An alibi is a type of defense found in legal proceedings by demonstrating that the defendant was not in the place where an alleged offense was committed.

All fours

When a pleader claims that his case is "on all fours" with another case referred to or relied on by him, he means that his case is wholly analogous or similar to the other case. Indicating that the facts and legal position is similar to other judgment relied on.

Allocatur

"Cost is allowed" or it is granted. The certificate of the court of the amount of costs which one party is allowed to recover from another.
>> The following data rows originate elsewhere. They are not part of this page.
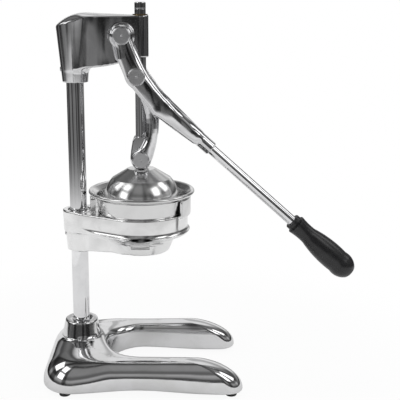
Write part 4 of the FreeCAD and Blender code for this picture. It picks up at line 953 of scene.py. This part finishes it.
def makeStrainerTree(sizes, material):
    tree = bpy.data.node_groups.new("flutes_and_holes", "GeometryNodeTree")
    tree.interface.new_socket("Body", in_out="INPUT", socket_type="NodeSocketGeometry")
    for label, value in sizes.items():
        kind = "NodeSocketInt" if isinstance(value, int) else "NodeSocketFloat"
        tree.interface.new_socket(label, in_out="INPUT", socket_type=kind)
    tree.interface.new_socket("Mesh", in_out="OUTPUT", socket_type="NodeSocketGeometry")
    given, result = addNode(tree, "NodeGroupInput").outputs, addNode(tree, "NodeGroupOutput")

    # a cube of size one, stretched to lie on the reamer's slope
    size = addNode(tree, "ShaderNodeCombineXYZ", X=1.0, Z=1.0)
    tree.links.new(given["Flute Width"], size.inputs["Y"])
    cube = addNode(tree, "GeometryNodeMeshCube")
    tree.links.new(size.outputs[0], cube.inputs["Size"])
    spot = addNode(tree, "ShaderNodeSeparateXYZ")
    tree.links.new(addNode(tree, "GeometryNodeInputPosition").outputs[0], spot.inputs[0])
    climb = math2(tree, "ADD", spot.outputs["Z"], 0.5)
    out = math2(tree, "ADD", spot.outputs["X"], 0.5)
    inner = addRange(tree, climb, given["Inner Foot"], given["Inner Tip"])
    outer = addRange(tree, climb, given["Outer Foot"], given["Outer Tip"])
    moved = addNode(tree, "ShaderNodeCombineXYZ")
    tree.links.new(addRange(tree, out, inner, outer), moved.inputs["X"])
    tree.links.new(spot.outputs["Y"], moved.inputs["Y"])
    tree.links.new(addRange(tree, climb, given["Flute Foot"], given["Flute Tip"]), moved.inputs["Z"])
    flute = addNode(tree, "GeometryNodeSetPosition")
    tree.links.new(cube.outputs[0], flute.inputs["Geometry"])
    tree.links.new(moved.outputs[0], flute.inputs["Position"])

    drill = addNode(tree, "GeometryNodeMeshCylinder", Vertices=strainer["drillSides"])
    tree.links.new(given["Hole Radius"], drill.inputs["Radius"])
    tree.links.new(given["Hole Depth"], drill.inputs["Depth"])
    hole = addNode(tree, "GeometryNodeTransform")
    centre = addNode(tree, "ShaderNodeCombineXYZ")
    tree.links.new(given["Hole Circle"], centre.inputs["X"])
    tree.links.new(given["Hole Height"], centre.inputs["Z"])
    tree.links.new(drill.outputs[0], hole.inputs["Geometry"])
    tree.links.new(centre.outputs[0], hole.inputs["Translation"])

    joined = addNode(tree, "GeometryNodeMeshBoolean", operation="UNION")
    tree.links.new(given["Body"], joined.inputs[1])
    tree.links.new(makeRing(tree, flute.outputs[0], given["Flutes"]), joined.inputs[1])
    drilled = addNode(tree, "GeometryNodeMeshBoolean", operation="DIFFERENCE")
    tree.links.new(joined.outputs[0], drilled.inputs[0])
    tree.links.new(makeRing(tree, hole.outputs[0], given["Holes"]), drilled.inputs[1])

    # smooth faces, with the steep edges left sharp
    soft = addNode(tree, "GeometryNodeSetShadeSmooth")
    tree.links.new(drilled.outputs[0], soft.inputs[0])
    angle = addNode(tree, "GeometryNodeInputMeshEdgeAngle")
    steep = math2(tree, "GREATER_THAN", angle.outputs[0], strainer["crispAngle"])
    crisp = addNode(tree, "GeometryNodeSetShadeSmooth", domain="EDGE")
    crisp.inputs[2].default_value = False
    tree.links.new(soft.outputs[0], crisp.inputs[0])
    tree.links.new(steep, crisp.inputs[1])
    real = addNode(tree, "GeometryNodeRealizeInstances")
    tree.links.new(crisp.outputs[0], real.inputs[0])
    dressed = addNode(tree, "GeometryNodeSetMaterial", Material=material)
    tree.links.new(real.outputs[0], dressed.inputs[0])
    tree.links.new(dressed.outputs[0], result.inputs[0])
    return tree


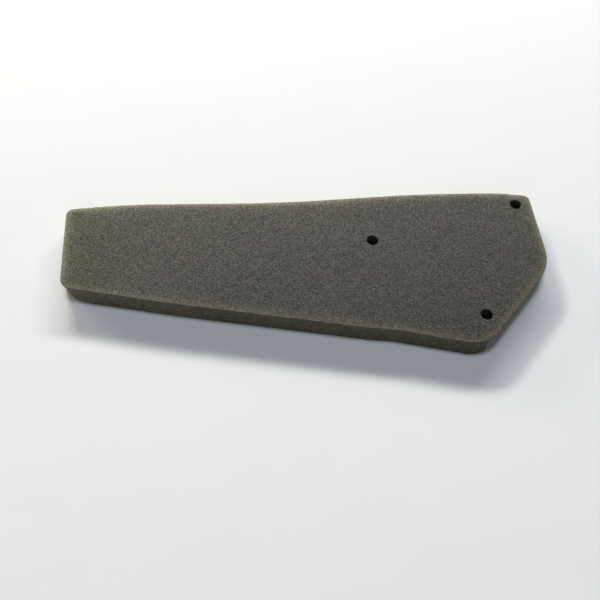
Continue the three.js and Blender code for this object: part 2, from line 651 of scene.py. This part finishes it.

An allocatur is usually issued after the fixation of the successful party's costs, or after the parties have agreed the amount of the costs or when the court allows costs.

Amicus curiae

A friend of the court": someone, not a party to the proceedings, who appears before the court to assist the court in some way.

An advocate appointed by the court to assist the court in relation to any case.

Animus revocandi

"Intention of revoking", e.g. intention to revoke guarantee or agreement.

Animus testandi

"Intention of making a will".

Approbate and reprobate

Leal or other attempt to claim the benefit of an agreement on one hand and also attempt to avoid the obligations imposed by that agreement or obligations which can be inferred under the agreement.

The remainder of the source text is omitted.